Abstract

Many solid-state NMR experiments exploit interference effects between time dependencies in the system Hamiltonian to design an effective time-independent Hamiltonian with the desired properties. Effective Hamiltonians can be designed such that they contain only selected parts of the full system Hamiltonian while all other parts are averaged to zero. A general theoretical description of such experiments has to accommodate several time-dependent perturbations with incommensurate frequencies. We describe an extension of the analytical operator-based Floquet description of NMR experiments to situations with three incommensurate frequencies. Experiments with three time dependencies are quite common in solid-state NMR. Examples include experiments which combine magic-angle spinning and radio-frequency irradiation on two nuclei or asynchronous multiple-pulse sequences on a single spin species.

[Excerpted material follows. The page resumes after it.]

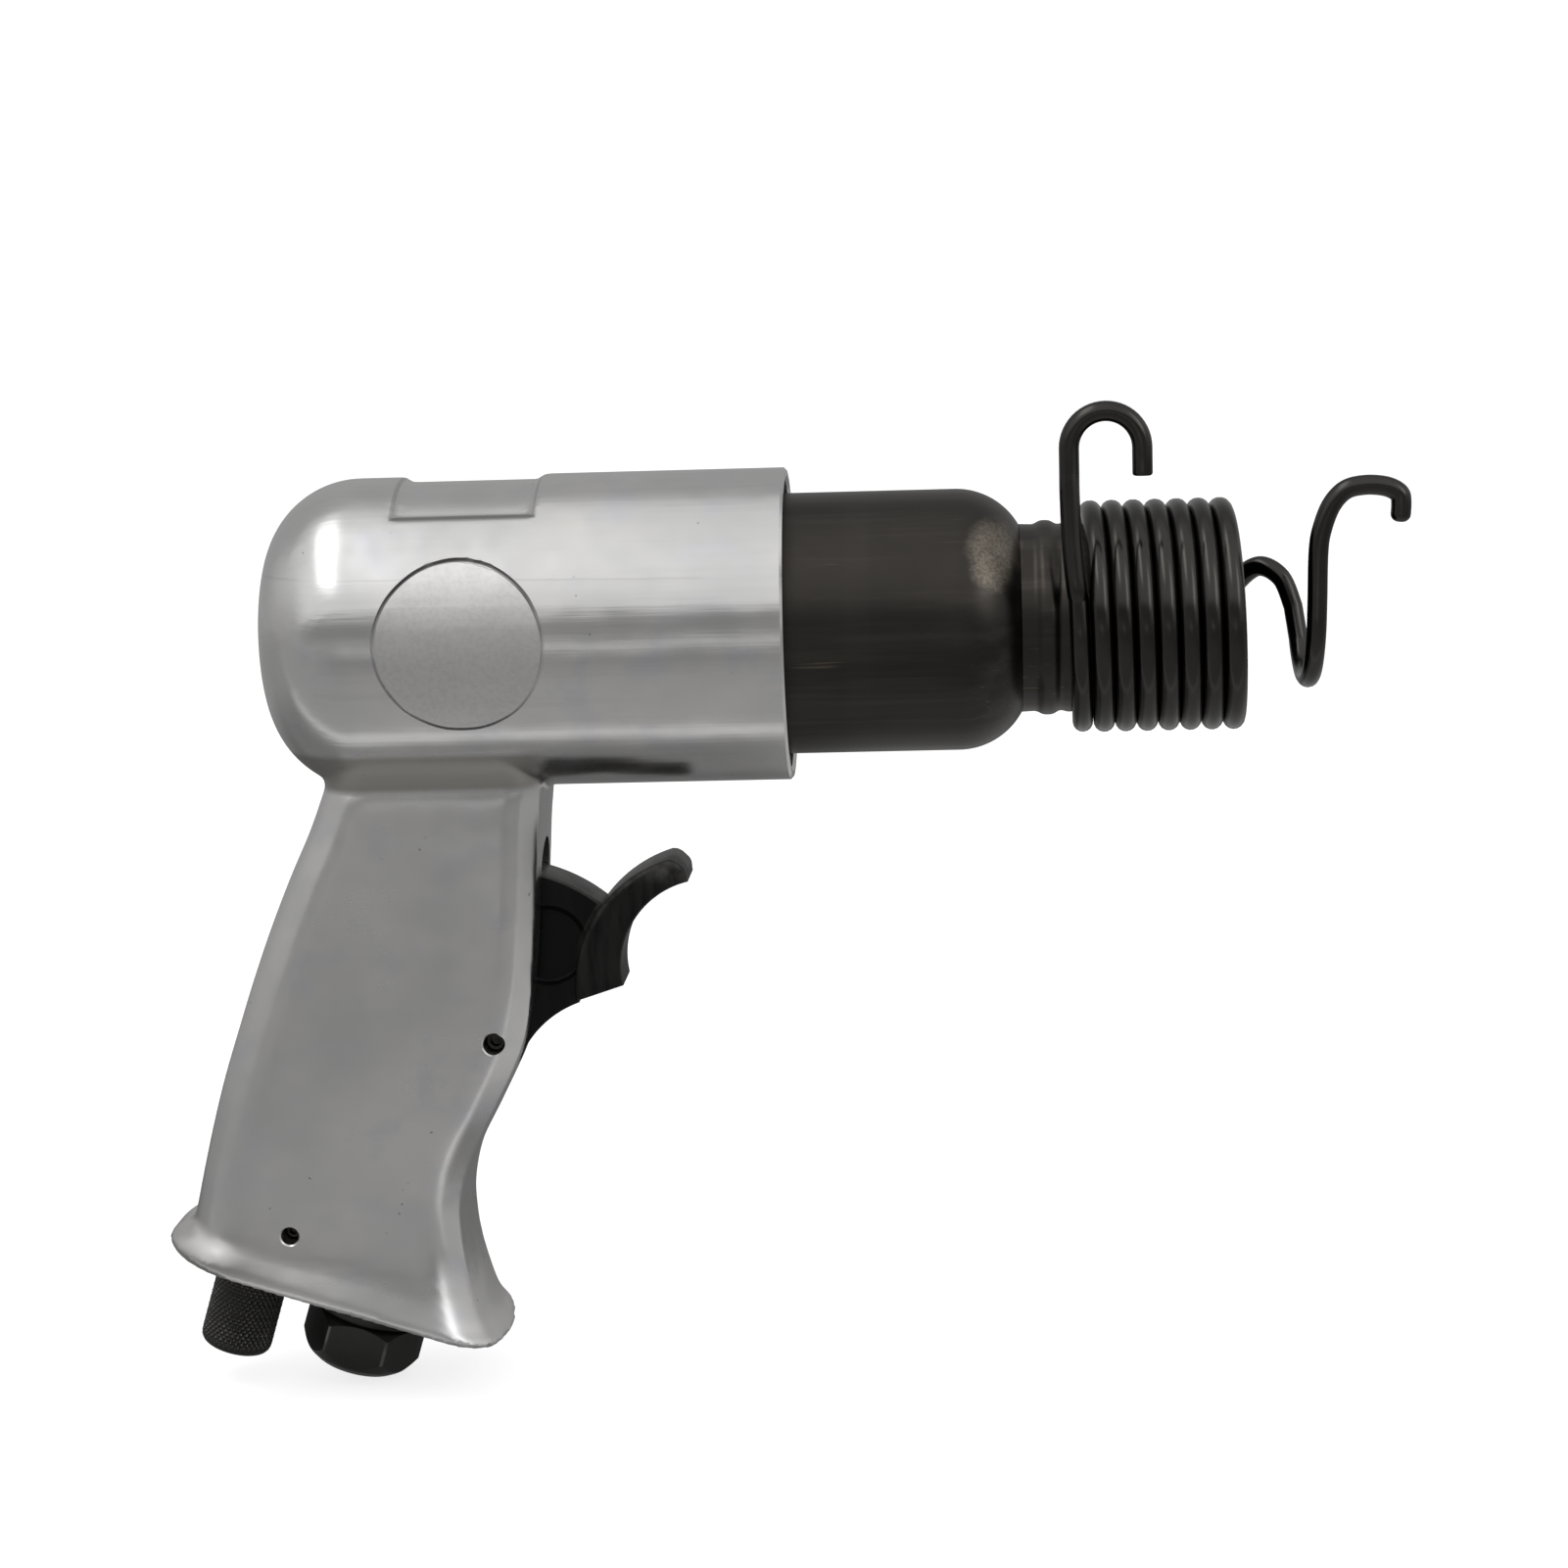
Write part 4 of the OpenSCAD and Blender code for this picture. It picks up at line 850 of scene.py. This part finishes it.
body = turned([(12, 0), (12, 7.8), (11.6, 8.2), (-0.6, 8.2), (-0.8, 8.0), (-SEAL_T, 8.0)]
              + rounded([(-SEAL_T, 8.2), (-SEAL_T, COLLAR_R), (hex_top - 0.02, COLLAR_R),
                         (hex_top - 0.02, 5), (hex_top - 0.02, 0)], 0.45, 4), 128, "inlet_hexagon")
inlet = combine(body, hexagon, "UNION")
cut(inlet, turned([(hex_end - 1, 0), (hex_end - 1, INLET_R + 1.2), (hex_end + 0.2, INLET_R),
                   (hex_end + 12, INLET_R), (hex_end + 12.6, 4), (13, 4), (13, 0)], 96),
    bar(7, 13, 6, 64))
thread = draw([(hex_end + 1.5, 0, INLET_R + 0.3), (hex_end + 1.8, 0, INLET_R - 0.35),
               (hex_end + 2.1, 0, INLET_R - 0.35), (hex_end + 2.4, 0, INLET_R + 0.3)])
bpy.ops.mesh.select_all(action="SELECT")
bpy.ops.mesh.edge_face_add()
thread = done(thread, "thread")
modify(thread, "SCREW", axis="X", angle=2 * math.pi * THREAD_TURNS,
       screw_offset=THREAD_PITCH * THREAD_TURNS * MM, steps=THREAD_STEPS * THREAD_TURNS,
       render_steps=THREAD_STEPS * THREAD_TURNS, use_merge_vertices=True)
edit(thread)
clean(merge=0.001)
nothing_selected()
print("Thread:", len(thread.data.polygons), "faces", [round(v / MM, 2) for v in thread.dimensions])
only(inlet)
thread.select_set(True)
bpy.ops.object.join()
smooth_faces(on_foot(inlet, INLET_AT), 30)
tell("Inlet bushing", inlet)

# %% [markdown]
# ## Throttle spring
# A small coil spring inside the grip pushes the throttle stem back. It is the one inner piece
# that changes its length, so it is modelled again, as the same kind of wire as the retainer.

# %% Throttle spring
SPRING_LEN, SPRING_R, SPRING_WIRE_R, STEM_TRAVEL = 9.2, 3.6, 0.4, 4.1
SPRING_TURNS, TURN_STEPS = 5, 24
spring_span, spring_steps = SPRING_LEN - 2 * SPRING_WIRE_R, SPRING_TURNS * TURN_STEPS
spring_route = []
for k in range(spring_steps + 1):
    a = 2 * math.pi * k / TURN_STEPS
    x, z = pin_point(CHAMBER_END + 0.05 + SPRING_WIRE_R + spring_span * k / spring_steps,
                     THROTTLE_Z + SPRING_R * math.sin(a))
    spring_route.append((x, SPRING_R * math.cos(a), z))
return_spring = smooth_faces(wire(spring_route, SPRING_WIRE_R, 12, "throttle_return_spring",
                                  [1] * len(spring_route)), 40)
tell("Throttle spring", return_spring)

# %% [markdown]
# ## Pieces on the frame
# Every modelled piece rides on its CAD body, stands for its CAD node and names the record's
# finish. The other nodes are inside the tool and stay as they are.

# %% Ride on the bodies
DRESSED = [
    (casting, "tool", "housing", "cast_aluminium"),
    (barrel, "tool", "barrel", "dark_steel"),
    (retainer, "retainer_spring", "retainer_spring", "black_spring_steel"),
    (trigger, "trigger", "trigger", "black_trigger"),
    (trigger_pin, "tool", "trigger_pin", "bright_steel"),
    (regulator, "regulator", "regulator", "black_fittings"),
    (regulator_pin, "tool", "regulator_pin", "bright_steel"),
    (inlet, "tool", "inlet_bushing", "black_fittings"),
    (return_spring, "tool", "throttle_spring", "bright_steel"),
]
for piece, body, node, slot in DRESSED:
    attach(piece, body)
    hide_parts(node)
spring_x, spring_z = pin_point(CHAMBER_END, THROTTLE_Z)
spring_x * MM
spring_z * MM
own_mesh(return_spring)
print("Dressed:", ", ".join(piece.name for piece, *_ in DRESSED))

# %% [markdown]
# ## Finishes
# Shader arithmetic gets hard to read as a list of nodes and links. This small class wraps one
# output socket, so that a mask can be written as a plain expression, and every other node comes
# from one method. All patterns use object coordinates, which stay on the piece when it moves.

# %% Shader helpers
class Link:
    """One output of a node. Arithmetic on it adds Math nodes."""

    def __init__(self, nodes, socket):
        self.nodes, self.socket = nodes, socket

    def math(self, operation, *values):
        return self.nodes.add("ShaderNodeMath", {"operation": operation}, dict(enumerate(values)))

    def __add__(self, other): return self.math("ADD", self, other)
    def __radd__(self, other): return self.math("ADD", other, self)
    def __sub__(self, other): return self.math("SUBTRACT", self, other)
    def __rsub__(self, other): return self.math("SUBTRACT", other, self)
    def __mul__(self, other): return self.math("MULTIPLY", self, other)
    def __rmul__(self, other): return self.math("MULTIPLY", other, self)
    def __truediv__(self, other): return self.math("DIVIDE", self, other)
    def __pow__(self, other): return self.math("POWER", self, other)
    def __abs__(self): return self.math("ABSOLUTE", self)
    def most(self, other): return self.math("MAXIMUM", self, other)

    def step(self, low, high):
        """0 below low, 1 above high, smooth between."""
        return self.nodes.add("ShaderNodeMapRange", {"interpolation_type": "SMOOTHSTEP"},
                              {0: self, 1: low, 2: high, 3: 0.0, 4: 1.0})

    def within(self, low, high, soft):
        """1 between low and high, 0 outside."""
        return self.step(low - soft, low + soft) * (1 - self.step(high - soft, high + soft))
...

The Floquet description is general in the sense that the resulting effective Hamiltonians can be calculated without a detailed knowledge of the spin-system Hamiltonian and can be expressed fully as a function of the Fourier components of the time-dependent Hamiltonian. As a prototype experiment we treat the application of two continuous-wave (cw) radio-frequency fields under magic-angle spinning. Experiments that are included in such a description are Hartmann-Hahn cross polarization or rotary-resonance recoupling experiments with simultaneous cw decoupling.